• Stated task: The lines to return are those from the one containing "Model this object" down to the one containing "from mathutils import Matrix, Vector", inclusive; return them exactly and nothing else.

───

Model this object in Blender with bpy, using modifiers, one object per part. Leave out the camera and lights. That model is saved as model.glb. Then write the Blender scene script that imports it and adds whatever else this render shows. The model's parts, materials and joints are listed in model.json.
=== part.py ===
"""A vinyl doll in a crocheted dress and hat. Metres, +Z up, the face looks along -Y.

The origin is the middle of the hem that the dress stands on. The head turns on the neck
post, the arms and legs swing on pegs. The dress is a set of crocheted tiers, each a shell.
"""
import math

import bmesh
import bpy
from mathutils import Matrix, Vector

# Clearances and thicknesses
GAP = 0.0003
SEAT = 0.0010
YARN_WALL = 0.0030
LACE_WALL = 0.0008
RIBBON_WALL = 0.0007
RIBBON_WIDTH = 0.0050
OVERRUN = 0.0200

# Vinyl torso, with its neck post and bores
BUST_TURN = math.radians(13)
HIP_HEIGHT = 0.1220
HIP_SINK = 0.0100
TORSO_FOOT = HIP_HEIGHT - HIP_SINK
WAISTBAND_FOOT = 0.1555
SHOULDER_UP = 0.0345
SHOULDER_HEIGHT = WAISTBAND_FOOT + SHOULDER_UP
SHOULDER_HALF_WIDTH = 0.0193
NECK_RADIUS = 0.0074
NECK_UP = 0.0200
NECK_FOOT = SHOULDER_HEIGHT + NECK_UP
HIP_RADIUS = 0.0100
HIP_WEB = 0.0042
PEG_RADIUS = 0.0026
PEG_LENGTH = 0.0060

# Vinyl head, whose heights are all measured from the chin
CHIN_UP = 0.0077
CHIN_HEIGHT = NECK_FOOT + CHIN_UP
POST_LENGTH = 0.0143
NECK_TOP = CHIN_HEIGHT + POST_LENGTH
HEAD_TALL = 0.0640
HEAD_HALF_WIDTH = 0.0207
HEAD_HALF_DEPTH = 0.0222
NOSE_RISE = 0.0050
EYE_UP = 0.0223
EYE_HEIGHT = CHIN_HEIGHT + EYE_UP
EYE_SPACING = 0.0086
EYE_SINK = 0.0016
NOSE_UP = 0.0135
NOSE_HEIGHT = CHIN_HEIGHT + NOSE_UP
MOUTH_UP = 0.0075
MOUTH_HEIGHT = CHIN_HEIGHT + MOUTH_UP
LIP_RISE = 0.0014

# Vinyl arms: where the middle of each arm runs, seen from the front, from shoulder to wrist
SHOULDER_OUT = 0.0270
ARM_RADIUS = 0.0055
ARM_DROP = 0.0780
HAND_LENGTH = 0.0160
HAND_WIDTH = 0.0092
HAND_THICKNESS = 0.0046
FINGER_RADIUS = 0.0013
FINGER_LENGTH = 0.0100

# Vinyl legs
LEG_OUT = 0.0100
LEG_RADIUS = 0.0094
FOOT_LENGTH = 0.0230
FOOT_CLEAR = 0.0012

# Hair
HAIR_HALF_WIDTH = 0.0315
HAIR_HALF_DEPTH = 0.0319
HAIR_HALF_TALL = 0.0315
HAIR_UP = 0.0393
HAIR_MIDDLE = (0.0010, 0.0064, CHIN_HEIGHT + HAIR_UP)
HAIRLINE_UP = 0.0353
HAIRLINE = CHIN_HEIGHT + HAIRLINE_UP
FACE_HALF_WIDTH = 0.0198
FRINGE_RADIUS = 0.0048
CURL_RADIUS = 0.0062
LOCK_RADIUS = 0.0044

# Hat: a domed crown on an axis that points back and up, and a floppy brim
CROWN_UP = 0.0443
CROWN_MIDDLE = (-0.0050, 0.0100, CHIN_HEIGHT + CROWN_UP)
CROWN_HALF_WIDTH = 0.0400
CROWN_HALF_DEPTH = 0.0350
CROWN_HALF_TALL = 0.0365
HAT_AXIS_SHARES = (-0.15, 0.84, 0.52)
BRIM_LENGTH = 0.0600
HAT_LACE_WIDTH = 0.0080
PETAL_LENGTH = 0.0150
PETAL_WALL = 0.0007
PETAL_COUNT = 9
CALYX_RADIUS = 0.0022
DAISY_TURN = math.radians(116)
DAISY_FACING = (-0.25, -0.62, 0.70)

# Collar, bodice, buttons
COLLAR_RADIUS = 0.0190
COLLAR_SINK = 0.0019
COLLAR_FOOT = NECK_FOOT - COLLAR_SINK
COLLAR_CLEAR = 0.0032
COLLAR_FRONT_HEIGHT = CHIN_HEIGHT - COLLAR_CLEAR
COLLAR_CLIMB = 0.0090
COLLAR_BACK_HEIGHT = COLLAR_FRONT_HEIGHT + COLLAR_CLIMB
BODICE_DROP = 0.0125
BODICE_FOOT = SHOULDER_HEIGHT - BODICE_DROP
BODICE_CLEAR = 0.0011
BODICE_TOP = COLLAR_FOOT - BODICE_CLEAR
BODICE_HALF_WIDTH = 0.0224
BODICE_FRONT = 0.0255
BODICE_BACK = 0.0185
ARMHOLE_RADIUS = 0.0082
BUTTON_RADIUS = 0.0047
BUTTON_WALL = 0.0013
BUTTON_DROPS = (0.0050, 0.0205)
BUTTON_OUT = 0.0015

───

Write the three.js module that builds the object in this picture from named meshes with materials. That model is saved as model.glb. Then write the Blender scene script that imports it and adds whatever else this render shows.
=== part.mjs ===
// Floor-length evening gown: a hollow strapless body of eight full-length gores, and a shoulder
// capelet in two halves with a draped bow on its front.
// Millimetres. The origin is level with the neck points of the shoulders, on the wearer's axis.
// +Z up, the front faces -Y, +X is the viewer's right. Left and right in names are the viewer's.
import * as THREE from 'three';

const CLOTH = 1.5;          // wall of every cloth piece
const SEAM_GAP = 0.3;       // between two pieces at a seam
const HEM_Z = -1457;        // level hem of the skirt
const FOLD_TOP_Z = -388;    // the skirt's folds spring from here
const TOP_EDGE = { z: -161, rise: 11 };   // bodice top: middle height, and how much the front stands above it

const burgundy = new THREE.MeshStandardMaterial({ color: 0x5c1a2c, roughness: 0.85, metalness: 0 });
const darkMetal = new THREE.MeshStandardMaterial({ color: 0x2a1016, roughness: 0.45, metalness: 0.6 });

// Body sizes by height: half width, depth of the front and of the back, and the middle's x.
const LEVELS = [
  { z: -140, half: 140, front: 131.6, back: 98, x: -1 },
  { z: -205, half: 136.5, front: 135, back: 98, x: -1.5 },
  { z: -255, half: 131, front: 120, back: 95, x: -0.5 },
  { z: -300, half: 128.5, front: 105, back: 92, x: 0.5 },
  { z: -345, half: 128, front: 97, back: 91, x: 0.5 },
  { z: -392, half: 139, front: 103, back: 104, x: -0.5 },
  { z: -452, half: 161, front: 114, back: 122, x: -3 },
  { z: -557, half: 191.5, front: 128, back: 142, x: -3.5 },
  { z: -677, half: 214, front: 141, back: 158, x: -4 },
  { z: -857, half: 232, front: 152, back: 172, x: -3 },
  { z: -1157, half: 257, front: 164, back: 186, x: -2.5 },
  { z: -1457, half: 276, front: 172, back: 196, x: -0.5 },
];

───

• Solution for this task:
Model this object in Blender with bpy, using modifiers, one object per part. Leave out the camera and lights. That model is saved as model.glb. Then write the Blender scene script that imports it and adds whatever else this render shows. The model's parts, materials and joints are listed in model.json.
=== part.py ===
"""A vinyl doll in a crocheted dress and hat. Metres, +Z up, the face looks along -Y.

The origin is the middle of the hem that the dress stands on. The head turns on the neck
post, the arms and legs swing on pegs. The dress is a set of crocheted tiers, each a shell.
"""
import math

import bmesh
import bpy
from mathutils import Matrix, Vector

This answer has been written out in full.